Not so fast. The Republicans may be unpopular, but they have worked for decades to win elections in which they were unpopular with the majority of the voters. Digby discusses the disenfranchisement scheme that is going on in Missouri right now.
"There's a big voter disenfranchisement scheme unfolding in Missouri this week. It could be a very big problem --- they want it in place before November:
Missouri, the battleground state that has accurately picked the Presidential winner in every election since the 1950s, now faces an unprecedented peril this week: the theft of the voting rights of at least 240,000 of its citizens (nuns included) and the sure loss of the swing state of Missouri to Republicans in the Presidential race in November. And If Obama, the presumptive nominee of the Democratic Party loses Missouri, he will likely lose the fall election as well.

Unfortunately, the wily "Thor" Hearne, the St. Louis-based voter-fraud propagandist and Republican lawyer who has been the leading GOP operative promoting vote suppression since 2000, has been working closely with the key Republican legislator promoting a new constitutional amendment requiring photo ID. Republicans are rushing to pass the measure before adjournment this Friday and bring it to voters in August, in time to stop enough blacks, the poor, the elderly, students and the disabled from voting Democratic in November.

As John Hickey, the executive director of the advocacy group ProVote, told me, "If you exclude 240,000 people from the electorate, that is plenty to swing the election in Missouri," with state-wide races having razor-thin victory margins as little as 21,000.

This is one state where it really could make the difference.

Thor Hearne is one of the preeminent vote suppression experts in the Republican party. I've written about him many times. Brad Friedman has been following his every move for years. His involvement means this is a serious move to steal Missouri.

We know this hits African Americans and Latinos hard and it's designed to make them think twice about putting themselves through this legal hassle.

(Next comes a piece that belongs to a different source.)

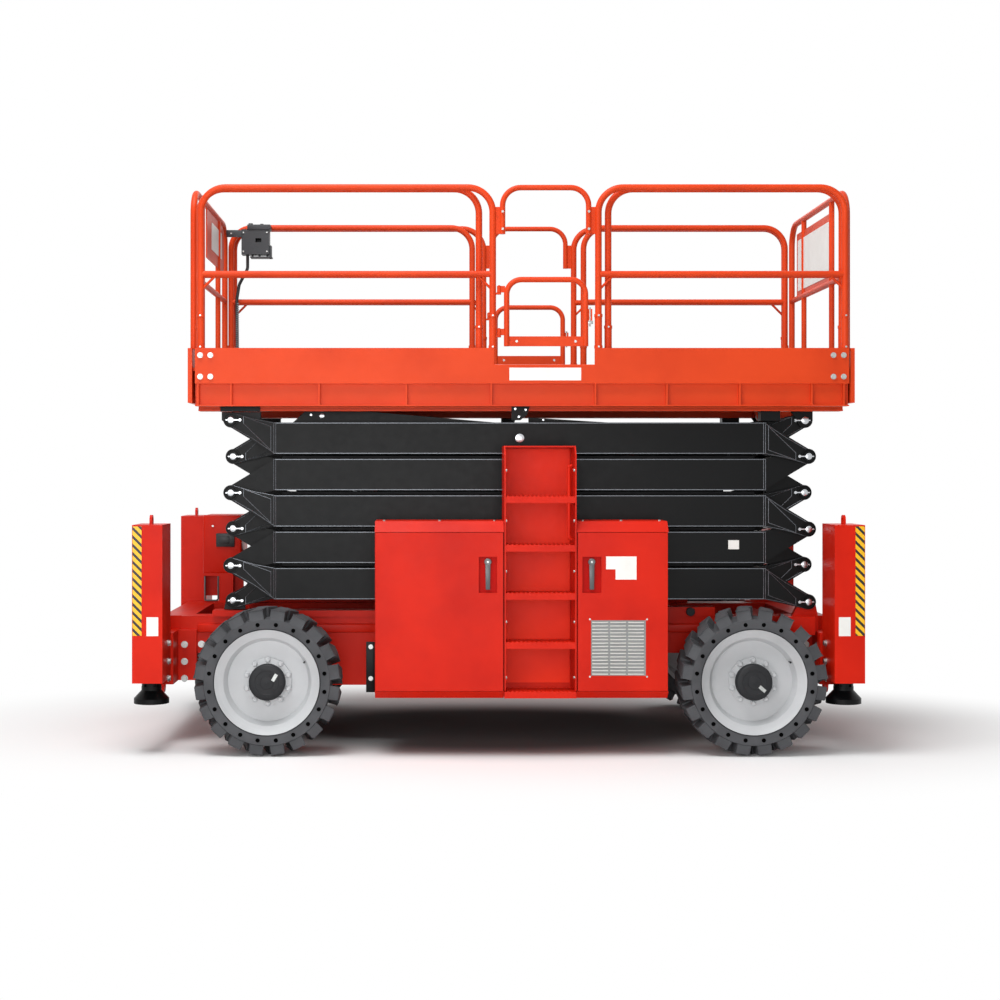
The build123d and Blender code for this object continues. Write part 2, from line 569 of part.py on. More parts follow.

But there's another group that's going to be hard hit by this ---- the elderly. And in Arizona, where they now require proof of citizenship, even though they've been voting for 60 years, they are now just out of luck
It was a voter suppression scheme run by then Secretary of State Katherine Harris that removed tens of thousands of African American voters from the voter rolls in Florida in 2000 that allowed the election count in that state to get close enough so that Bush could - with Supreme Court connivance - steal the election.

The Republican Party has groups of experts who have worked for decades to implement such voter suppression schemes and to outright steal elections.

This Fall's Presidential election is going to go down to the wire, and while the Republicans will lose some Senate and House seats, they are working hard to minimize those loses. While the Republicans would lose in a blowout in a fair election, they are not going to let that happen.

They will use every trick they can find to both suppress voters (remember the Ohio Nuns!) and to steal votes where they can.

Then in California the Republicans have had a Constitutional Amendment already registered at the Secretary of State to outlaw Gay marriage. This will be really hot after today's ruling by the California Supreme Court that the earlier law preventing gay marriage was unconstitutional. This kind of hot-button cultural issue is something Republicans are famous for exploiting to get out conservative voters. Digby thinks that the expected high turnout of the California youth vote that Obama's race promises will swamp the conservative turnout, but that is something that we will just have to wait and see.

As I have said before - this is going to be the dirtiest election in living memory. The Republicans should be soundly defeated, but they will react like cornered rats all the way into defeat. They have to. Bush and the Congressional Republicans together have destroyed the Republican "brand" for at least a generation.